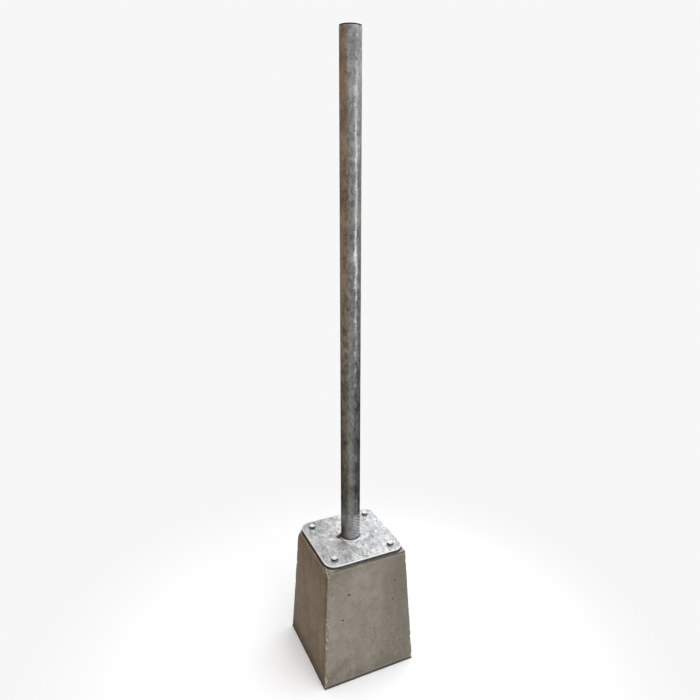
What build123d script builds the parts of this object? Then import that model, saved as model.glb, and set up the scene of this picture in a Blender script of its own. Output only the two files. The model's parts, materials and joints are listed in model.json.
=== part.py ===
from build123d import *
import os

# A free-standing post: a hot-dip galvanised round tube welded to a square base plate, which four hex
# bolts hold down on a tapered precast concrete block. Millimetres, +Z up, the origin at the centre of
# the block's underside, the front towards -Y.

# Concrete block
block_base_side = 310
block_ledge = 2  # concrete that shows beyond the plate's straight edges
block_height = 400
block_corner_chamfer = 4
block_rim_chamfer = 1.5

# Base plate
plate_side = 260
plate_thickness = 10
plate_corner_radius = 35
plate_edge_round = 0.8
drain_hole_diameter = 40  # under the tube, where the zinc runs out of it
bolt_pitch = 190
bolt_hole_diameter = 12

# Post tube, the common 2 inch pipe size, with its foot bevelled for the fillet weld round it
tube_diameter = 60.3
tube_wall = 3.2
tube_length = 1500
tube_bevel_depth = 2  # the bevel is as high as the weld
weld_leg = 6
weld_crown = 0.8  # how far the weld's face bulges past a straight 45 degree one

# End cap
cap_flange_diameter = 59.4
cap_rim_height = 4  # the flange's straight edge
cap_crown_height = 1.6  # the flange's dome above that edge
cap_edge_round = 1.5  # between the two
cap_skirt_length = 22
cap_skirt_wall = 2
cap_skirt_gap = 1.6  # between the skirt and the tube's bore
cap_rib_gap = 0.1  # between a rib's tip and the tube's bore
cap_rib_heights = (4, 10, 16)  # below the flange
cap_rib_thickness = 1.2

# M10 hex bolts and flat washers
bolt_diameter = 10
bolt_length = 40
bolt_point_chamfer = 1
head_across_flats = 17
head_height = 6.4
head_chamfer_drop = 1.2  # at the corners of the hexagon
head_chamfer_inset = 0.6  # of the round top face inside the flats
head_cutter_margin = 0.1  # how far the chamfer's cut runs past the corners
washer_diameter = 20
washer_bore = 10.5
washer_thickness = 2

# Threaded sockets cast into the concrete, each held by a cross pin
socket_diameter = 16
socket_length = 60
socket_bore = 10.2
socket_bore_depth = 42
socket_chamfer = 0.5
pin_diameter = 6
pin_length = 44
pin_chamfer = 0.6
pin_height_in_socket = 10

# Heights of the stack, from the floor up
plate_bottom = block_height
plate_top = plate_bottom + plate_thickness
washer_top = plate_top + washer_thickness
tube_top = plate_top + tube_length
socket_bottom = block_height - socket_length
pin_height = socket_bottom + pin_height_in_socket

block_top_side = plate_side + 2 * block_ledge
tube_radius = tube_diameter / 2
tube_bore_radius = tube_radius - tube_wall
half_pitch = bolt_pitch / 2

# Bolt places, and how far each hex head stopped from square when it was tightened
bolt_places = {
    "front_left": (-half_pitch, -half_pitch, -24),
    "front_right": (half_pitch, -half_pitch, 6),
    "back_left": (-half_pitch, half_pitch, -20),
    "back_right": (half_pitch, half_pitch, 4),
}


def write_piece(name, part):
    """Label one finished piece and write it as the node called name."""
    part.label = name
    export_step(part, f"parts/{name}.step")


os.makedirs("parts", exist_ok=True)

# Concrete block: a truncated pyramid with narrow chamfers, cast round the sockets and their pins
with BuildPart() as concrete_block:
    with BuildSketch(Plane.XY):
        Rectangle(block_base_side, block_base_side)
    with BuildSketch(Plane.XY.offset(block_height)):
        Rectangle(block_top_side, block_top_side)
    loft()
    slanting_edges = concrete_block.edges().filter_by(lambda edge: edge.length > block_height)
    chamfer(slanting_edges, block_corner_chamfer)
    top_rim = concrete_block.faces().sort_by(Axis.Z)[-1].edges()
    bottom_rim = concrete_block.faces().sort_by(Axis.Z)[0].edges()
    chamfer(top_rim + bottom_rim, block_rim_chamfer)
    with Locations((0, 0, block_height)):
        with GridLocations(bolt_pitch, bolt_pitch, 2, 2):
            Cylinder(
                socket_diameter / 2,
                socket_length,
                align=(Align.CENTER, Align.CENTER, Align.MAX),
                mode=Mode.SUBTRACT,
            )
    with Locations((0, 0, pin_height)):
        with GridLocations(bolt_pitch, bolt_pitch, 2, 2):
            Cylinder(pin_diameter / 2, pin_length, rotation=(0, 90, 0), mode=Mode.SUBTRACT)
write_piece("concrete_block", concrete_block.part)

# Base plate: round corners, four bolt holes and the drain hole under the tube
with BuildPart() as base_plate:
    with BuildSketch(Plane.XY.offset(plate_bottom)):
        RectangleRounded(plate_side, plate_side, plate_corner_radius)
    extrude(amount=plate_thickness)
    top_outline = base_plate.faces().sort_by(Axis.Z)[-1].edges()
    bottom_outline = base_plate.faces().sort_by(Axis.Z)[0].edges()
    fillet(top_outline + bottom_outline, plate_edge_round)
    with Locations((0, 0, plate_top)):
        Hole(drain_hole_diameter / 2)
        with GridLocations(bolt_pitch, bolt_pitch, 2, 2):
            Hole(bolt_hole_diameter / 2)
write_piece("base_plate", base_plate.part)

# Post tube, cut square at the top and bevelled at the foot
with BuildPart() as post_tube:
    with BuildSketch(Plane.XY.offset(plate_top)):
        Circle(tube_radius)
        Circle(tube_bore_radius, mode=Mode.SUBTRACT)
    extrude(amount=tube_length)
    foot_face = post_tube.faces().sort_by(Axis.Z)[0]
    foot_outer_edge = foot_face.edges().sort_by(SortBy.RADIUS)[-1]
    chamfer(foot_outer_edge, tube_bevel_depth, weld_leg, reference=foot_face)
write_piece("post_tube", post_tube.part)

# Fillet weld: a ring that fills the bevel, its face a slightly bulging arc down to the plate
with BuildPart() as foot_weld:
    with BuildSketch(Plane.XZ):
        with BuildLine():
            weld_root = (tube_radius - tube_bevel_depth, plate_top)
            weld_toe = (tube_radius + weld_leg, plate_top)
            weld_head = (tube_radius, plate_top + weld_leg)
            Polyline(weld_head, weld_root, weld_toe)
            SagittaArc(weld_toe, weld_head, -weld_crown)
        make_face()
    revolve(axis=Axis.Z)
write_piece("foot_weld", foot_weld.part)

# End cap: a domed flange that covers the tube's rim, and a ribbed hollow skirt inside the tube
flange_radius = cap_flange_diameter / 2
dome_radius = (flange_radius**2 + cap_crown_height**2) / (2 * cap_crown_height)
cap_rim_top = tube_top + cap_rim_height
skirt_radius = tube_bore_radius - cap_skirt_gap
skirt_bore_radius = skirt_radius - cap_skirt_wall
skirt_bottom = tube_top - cap_skirt_length
with BuildPart() as end_cap:
    with BuildSketch(Plane.XZ) as cap_profile:
        with BuildLine():
            Polyline(
                (0, cap_rim_top + cap_crown_height),
                (0, tube_top),
                (skirt_bore_radius, tube_top),
                (skirt_bore_radius, skirt_bottom),
                (skirt_radius, skirt_bottom),
                (skirt_radius, tube_top),
                (flange_radius, tube_top),
                (flange_radius, cap_rim_top),
            )
            RadiusArc((flange_radius, cap_rim_top), (0, cap_rim_top + cap_crown_height), -dome_radius)
        make_face()
        flange_rim_corner = cap_profile.vertices().group_by(Axis.X)[-1].sort_by(Axis.Y)[-1]
        fillet(flange_rim_corner, cap_edge_round)
    revolve(axis=Axis.Z)
    rib_radius = tube_bore_radius - cap_rib_gap
    for rib_drop in cap_rib_heights:
        with BuildSketch(Plane.XY.offset(tube_top - rib_drop)):
            Circle(rib_radius)
            Circle(skirt_radius, mode=Mode.SUBTRACT)
        extrude(amount=-cap_rib_thickness)
write_piece("end_cap", end_cap.part)

# The four bolts, each with its washer, cast-in socket and cross pin
head_corner_radius = head_across_flats / 3**0.5
head_cutter_radius = head_corner_radius + head_cutter_margin
head_top = washer_top + head_height
for place, (bolt_x, bolt_y, head_turn) in bolt_places.items():
    with BuildPart() as bolt:
        with BuildSketch(Plane.XY.offset(washer_top)):
            with Locations((bolt_x, bolt_y)):
                RegularPolygon(head_corner_radius, 6, rotation=head_turn)
        extrude(amount=head_height)
        with BuildSketch(Plane(origin=(bolt_x, bolt_y, 0), x_dir=(1, 0, 0), z_dir=(0, -1, 0))):
            with BuildLine():
                chamfer_start = (head_across_flats / 2 - head_chamfer_inset, head_top)
                chamfer_end = (head_cutter_radius, head_top - head_chamfer_drop)
                above_corner = (head_cutter_radius, head_top)
                Polyline(chamfer_start, chamfer_end, above_corner, close=True)
            make_face()
        revolve(axis=Axis((bolt_x, bolt_y, 0), (0, 0, 1)), mode=Mode.SUBTRACT)
        with BuildSketch(Plane.XY.offset(washer_top)):
            with Locations((bolt_x, bolt_y)):
                Circle(bolt_diameter / 2)
        extrude(amount=-bolt_length)
        point_edge = bolt.faces().sort_by(Axis.Z)[0].edges()
        chamfer(point_edge, bolt_point_chamfer)
    write_piece(f"bolt_{place}", bolt.part)

    with BuildPart() as washer:
        with BuildSketch(Plane.XY.offset(plate_top)):
            with Locations((bolt_x, bolt_y)):
                Circle(washer_diameter / 2)
                Circle(washer_bore / 2, mode=Mode.SUBTRACT)
        extrude(amount=washer_thickness)
    write_piece(f"washer_{place}", washer.part)

    with BuildPart() as socket:
        with BuildSketch(Plane.XY.offset(socket_bottom)):
            with Locations((bolt_x, bolt_y)):
                Circle(socket_diameter / 2)
        extrude(amount=socket_length)
        with Locations((bolt_x, bolt_y, block_height)):
            Hole(socket_bore / 2, depth=socket_bore_depth)
        top_circles = socket.edges().filter_by(GeomType.CIRCLE).group_by(Axis.Z)[-1]
        bore_mouth = top_circles.sort_by(SortBy.RADIUS)[0]
        chamfer(bore_mouth, socket_chamfer)
        with Locations((bolt_x, bolt_y, pin_height)):
            Cylinder(pin_diameter / 2, pin_length, rotation=(0, 90, 0), mode=Mode.SUBTRACT)
    write_piece(f"socket_{place}", socket.part)

    with BuildPart() as cross_pin:
        with Locations((bolt_x, bolt_y, pin_height)):
            Cylinder(pin_diameter / 2, pin_length, rotation=(0, 90, 0))
        chamfer(cross_pin.edges().filter_by(GeomType.CIRCLE), pin_chamfer)
    write_piece(f"cross_pin_{place}", cross_pin.part)
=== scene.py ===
"""Looks of a free-standing galvanised post on a tapered concrete block.

Everything is in metres, +Z up, with the front towards -Y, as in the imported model.
"""
import json
from math import cos, hypot, pi, radians, sin, sqrt

import bmesh
import bpy
import numpy as np
from mathutils import Matrix, Vector, geometry, noise


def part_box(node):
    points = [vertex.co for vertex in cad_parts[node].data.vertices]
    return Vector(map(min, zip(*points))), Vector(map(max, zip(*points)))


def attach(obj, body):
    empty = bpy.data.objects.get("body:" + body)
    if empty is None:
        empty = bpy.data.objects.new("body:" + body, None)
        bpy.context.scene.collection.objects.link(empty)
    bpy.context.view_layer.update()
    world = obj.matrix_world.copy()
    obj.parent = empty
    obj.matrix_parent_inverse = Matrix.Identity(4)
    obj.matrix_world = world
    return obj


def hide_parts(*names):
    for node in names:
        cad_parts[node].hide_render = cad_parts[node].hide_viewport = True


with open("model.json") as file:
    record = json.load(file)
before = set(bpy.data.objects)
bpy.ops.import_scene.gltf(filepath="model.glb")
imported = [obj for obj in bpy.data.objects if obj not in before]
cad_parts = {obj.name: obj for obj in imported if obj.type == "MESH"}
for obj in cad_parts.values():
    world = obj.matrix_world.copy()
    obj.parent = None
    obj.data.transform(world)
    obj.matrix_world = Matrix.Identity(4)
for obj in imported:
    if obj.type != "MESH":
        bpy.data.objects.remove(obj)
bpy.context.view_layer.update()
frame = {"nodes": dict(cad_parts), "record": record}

MM = 0.001
SAME = 0.01 * MM  # places nearer than this are the same
TURN = 2 * pi
PLACES = ("front_left", "front_right", "back_left", "back_right")

# The camera stands in front of the post, a little to its left, at a standing person's eye height
CAMERA_DISTANCE = 1.7565
CAMERA_AZIMUTH = radians(-23.91)
CAMERA_HEIGHT = 1.5784
CAMERA_YAW = radians(2.13)
CAMERA_PITCH = radians(15.66)
CAMERA_ROLL = radians(0.59)
CAMERA_LENS = 31.94
CAMERA_SHIFT = (-0.0324, -0.0225)

# Directions in plan, from the post
TO_CAMERA = Vector((sin(CAMERA_AZIMUTH), -cos(CAMERA_AZIMUTH), 0))
TO_CAMERA_RIGHT = Vector((cos(CAMERA_AZIMUTH), sin(CAMERA_AZIMUTH), 0))

BACKDROP = 0.93
# Near-black, for dirt and for painted shade
DIRT = (0.018, 0.016, 0.014)
YELLOW_STAIN = (0.80, 0.76, 0.44)
# Brown for the painted reflection of the tube on the plate
BROWN_STAIN = (0.56, 0.46, 0.41)


# ---- Node helpers: a colour is (red, green, blue), and an input is a value or another node's output

def grey(value, warm=0.0):
    """A grey, warmer where warm is above 0 and cooler below."""
    return (value * (1 + warm), value, value * (1 - warm))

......

DIRECTIONS FOR THIS TASK:
Give back exactly the lines running from the line containing "in imported if" through the end of the material above, both included, and nothing beyond them.

OUTPUT OF THE EXERCISE:
cad_parts = {obj.name: obj for obj in imported if obj.type == "MESH"}
for obj in cad_parts.values():
    world = obj.matrix_world.copy()
    obj.parent = None
    obj.data.transform(world)
    obj.matrix_world = Matrix.Identity(4)
for obj in imported:
    if obj.type != "MESH":
        bpy.data.objects.remove(obj)
bpy.context.view_layer.update()
frame = {"nodes": dict(cad_parts), "record": record}

MM = 0.001
SAME = 0.01 * MM  # places nearer than this are the same
TURN = 2 * pi
PLACES = ("front_left", "front_right", "back_left", "back_right")

# The camera stands in front of the post, a little to its left, at a standing person's eye height
CAMERA_DISTANCE = 1.7565
CAMERA_AZIMUTH = radians(-23.91)
CAMERA_HEIGHT = 1.5784
CAMERA_YAW = radians(2.13)
CAMERA_PITCH = radians(15.66)
CAMERA_ROLL = radians(0.59)
CAMERA_LENS = 31.94
CAMERA_SHIFT = (-0.0324, -0.0225)

# Directions in plan, from the post
TO_CAMERA = Vector((sin(CAMERA_AZIMUTH), -cos(CAMERA_AZIMUTH), 0))
TO_CAMERA_RIGHT = Vector((cos(CAMERA_AZIMUTH), sin(CAMERA_AZIMUTH), 0))

BACKDROP = 0.93
# Near-black, for dirt and for painted shade
DIRT = (0.018, 0.016, 0.014)
YELLOW_STAIN = (0.80, 0.76, 0.44)
# Brown for the painted reflection of the tube on the plate
BROWN_STAIN = (0.56, 0.46, 0.41)


# ---- Node helpers: a colour is (red, green, blue), and an input is a value or another node's output

def grey(value, warm=0.0):
    """A grey, warmer where warm is above 0 and cooler below."""
    return (value * (1 + warm), value, value * (1 - warm))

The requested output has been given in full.